Optical sound recording from the 1920s — sound waves modulate a light beam exposed onto film edge. First viable sync-sound method for feature production.
The Photophone revolutionized film production not through elegant technology, but through sheer practicality. A microphone converted sound waves into electrical signals, which controlled a light shutter that modulated a constant beam of light—this beam then exposed a thin, wavy track directly next to the picture gate on the film edge. During projection, a photocell read this light wave back, reconstructing the audio signal. It still functions today on the same principle, only modern cinemas have long since switched to magnetic tracks or digital formats.
The elegance lay in the synchronicity: sound and image were mechanically coupled—both on the same strip of film. No separate reels, no sync problems like with early methods. This enabled practical sound films on a mass scale for the first time. Warner Bros. and other studios adopted the technology radically quickly because it actually worked, not because it sounded perfect. The sound quality was thin, susceptible to scratches on the film edge, and any damage to the optical track meant audio dropouts. A true compromise between ideal and feasibility.

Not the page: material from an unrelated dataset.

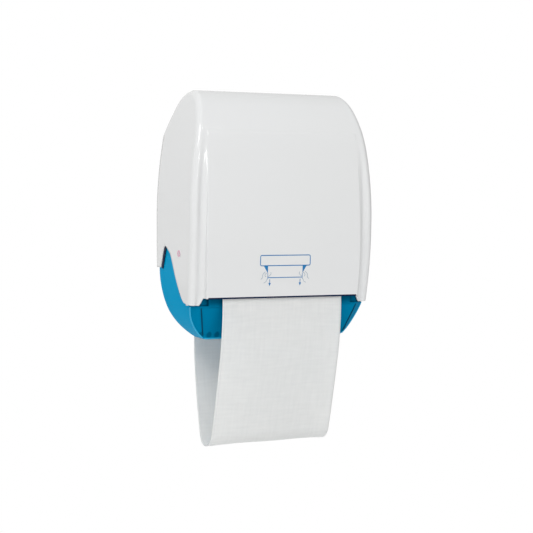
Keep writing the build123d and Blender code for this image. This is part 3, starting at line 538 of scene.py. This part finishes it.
# The cover's side outline from under the hem over the ridge to the wall, finely sampled: one row
# of (y, z, inward y, inward z, corner radius) for the front and one for the rear.
def coverOutline():
    frontEnds = [case["brow"], case["chest"], case["front"], case["hem"]]
    hemUp = chain(case["ridge"], (-1.0, 0.0), frontEnds, [400, 300, 300, 500])[::-1]
    onward = hemUp[0] - hemUp[8]
    under = hemUp[0] + np.linspace(0.020, 0.0005, 40)[:, None] * onward / np.hypot(*onward)
    front = np.concatenate([under, hemUp])
    rear = chain(case["ridge"], (1.0, 0.0), [case["rearBrow"], case["rearFoot"]], [400, 800])
    wallZ = float(np.interp(0.0, rear[:, 0], rear[:, 1]))
    rear = np.concatenate([rear[rear[:, 0] < -0.0001], [[0.0, wallZ]]])
    rows = []
    for row in (front, rear):
        step = directions(row)
        radius = np.full(len(row), case["corner"])
        rows.append(np.column_stack([row, step[:, 1], -step[:, 0], radius]))
    rows[1][:, 4] *= np.clip(-rows[1][:, 0] / 0.025, 0, 1)
    return rows[0], rows[1], wallZ


# The outline's samples where its corner's inner end passes each level.
def outlineAt(rows, levels):
    insetZ = rows[:, 1] + rows[:, 4] * rows[:, 3]
    order = np.argsort(insetZ)
    return np.column_stack([np.interp(levels, insetZ[order], rows[order, k]) for k in range(5)])


# Half of the front or rear skin: rows along the outline, columns from the middle to the corner.
# On the front the panel stands proud inside its edge, and a shallow groove runs beside it.
def frontSkin(outline, edge, isFront):
    y, z = outline[:, 0], outline[:, 1]
    outer = caseHalfWidth(z) - outline[:, 4]
    edge = np.minimum(edge, outer - panel["leastStrip"])
    steps = np.array([-0.0060, -0.0030, -0.0016, -0.0010, -0.0004, 0.0, 0.0005, 0.0016])
    inside = (edge[:, None] + steps[0]) * np.linspace(0, 1, 30)[None, :]
    besides = edge[:, None] + steps[None, 1:]
    if not isFront:  # the slot columns stand on both sides of the slot for the frame's neck
        low, high = case["slotFrom"], case["slotTo"]
        near = np.append(np.linspace(0, low, case["slotColumns"][0] + 1), [(low + high) / 2, high])
        left = inside.shape[1] + besides.shape[1] - len(near)
        inside = np.broadcast_to(near, (len(edge), len(near)))
        besides = high + (edge[:, None] - high) * np.linspace(0, 1, left + 1)[None, 1:]
    last = besides[:, -1]
    rest = last[:, None] + (outer - last)[:, None] * np.linspace(0, 1, 9)[None, 1:]
    x = np.concatenate([inside, besides, rest], axis=1)
    back = np.zeros_like(x)
    if isFront:
        below = 1 - rise(z, panel["topZ"] - panel["topFade"], panel["topZ"])
        proud = np.clip(y - panelFrontY(z), 0, None) * below
        mask = 1 - rise(x, edge[:, None] - panel["edge"], edge[:, None] + 0.0002)
        along = np.clip((x - edge[:, None]) / (outer - edge)[:, None], 0, 1)
        fade = 1 - rise(z, panel["grooveFullZ"], panel["grooveEndZ"])
        dip = panel["groove"] * np.sin(math.pi * along ** panel["grooveLean"]) ** 2 * fade[:, None]
        back = dip - proud[:, None] * mask
    return spread(x, y[:, None] + back, z[:, None]), len(inside[0]) + len(besides[0]) - 1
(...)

On set, everything changed. Suddenly, the sound recordist could no longer wander freely in the middle of the scene—the camera had to move, and the sound with it. This forced more precise planning, shorter takes, and closer collaboration between camera and sound. Directors coming from silent films needed time to understand this. The light track was also visually disruptive—some cinematographers cursed the thin black line on the film edge that technically compromised their image composition.

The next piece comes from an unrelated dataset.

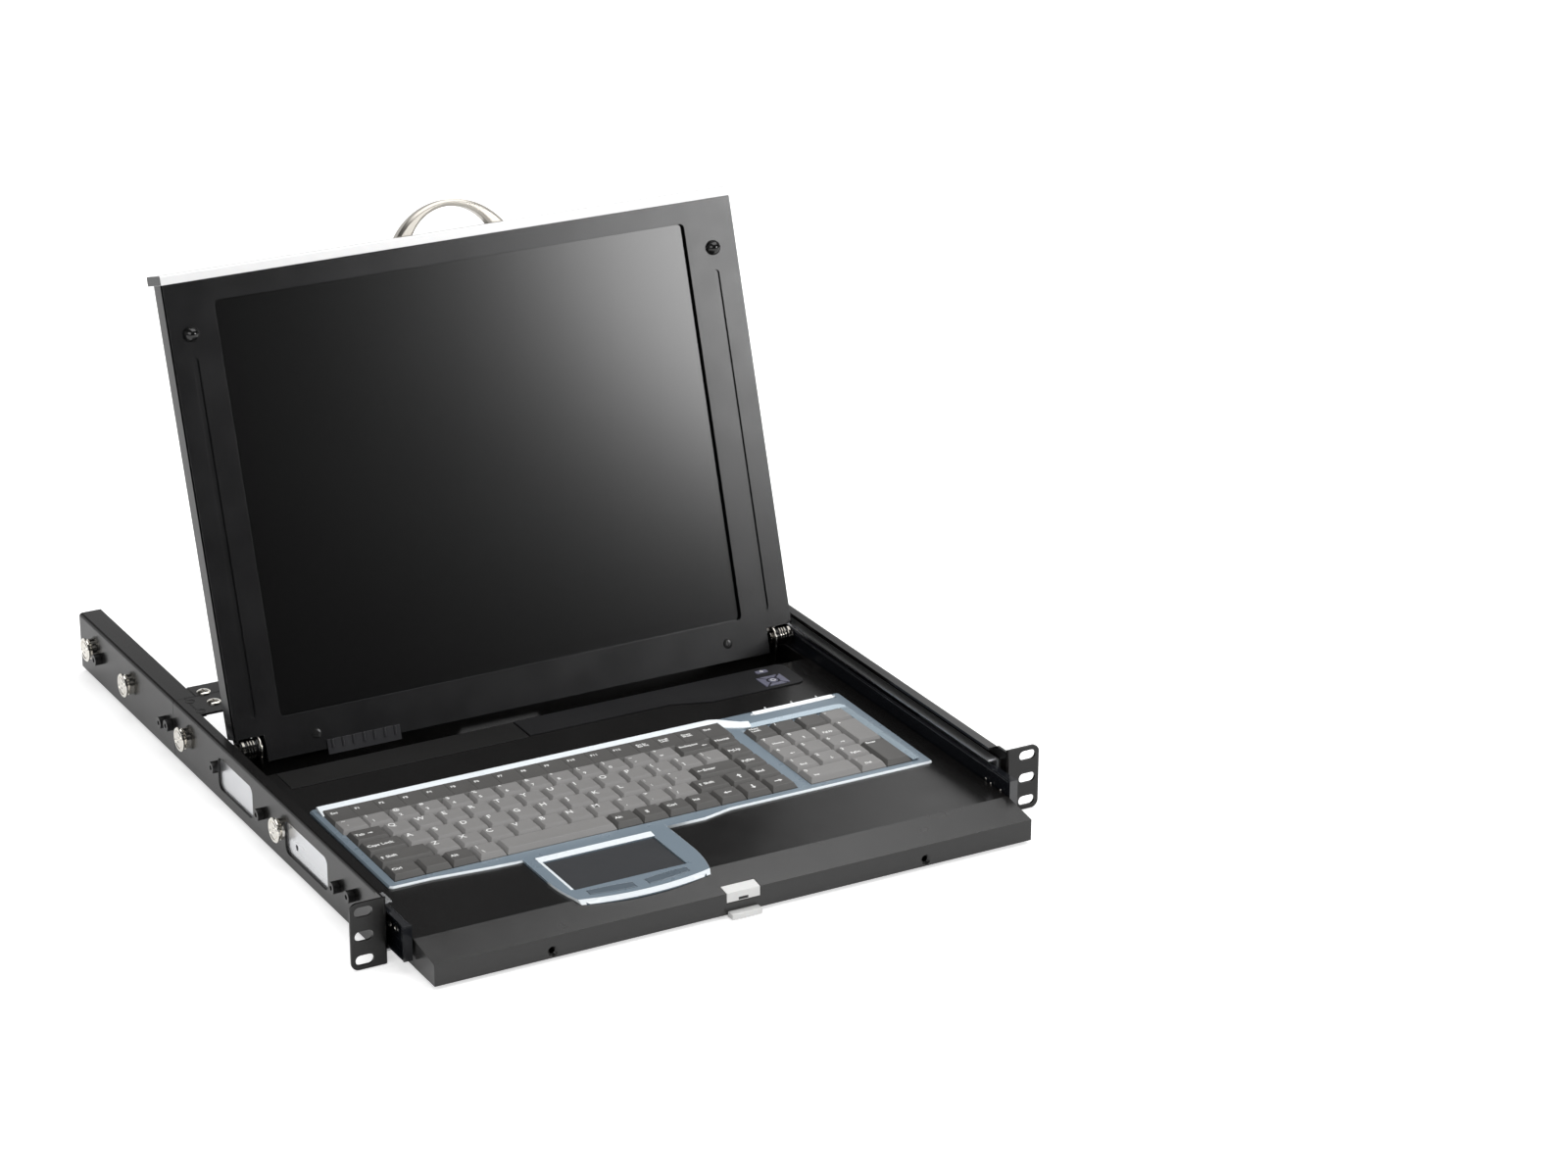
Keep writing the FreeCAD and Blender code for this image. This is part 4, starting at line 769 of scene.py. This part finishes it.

Technically interesting: The photocell during playback was susceptible to flicker and drift—which is why synthetic resin lenses and improved light stabilizers were later incorporated. Scratches, fingerprints, or wear on the film print meant directly audible noise or dropouts. In contrast, magnetic sound later enabled more robust prints but lost mechanical synchronicity. Every process pays a price. The Photophone paid it in sound quality and durability, but gained operational reliability in return—and that was absolutely crucial for acceptance in the 1920s.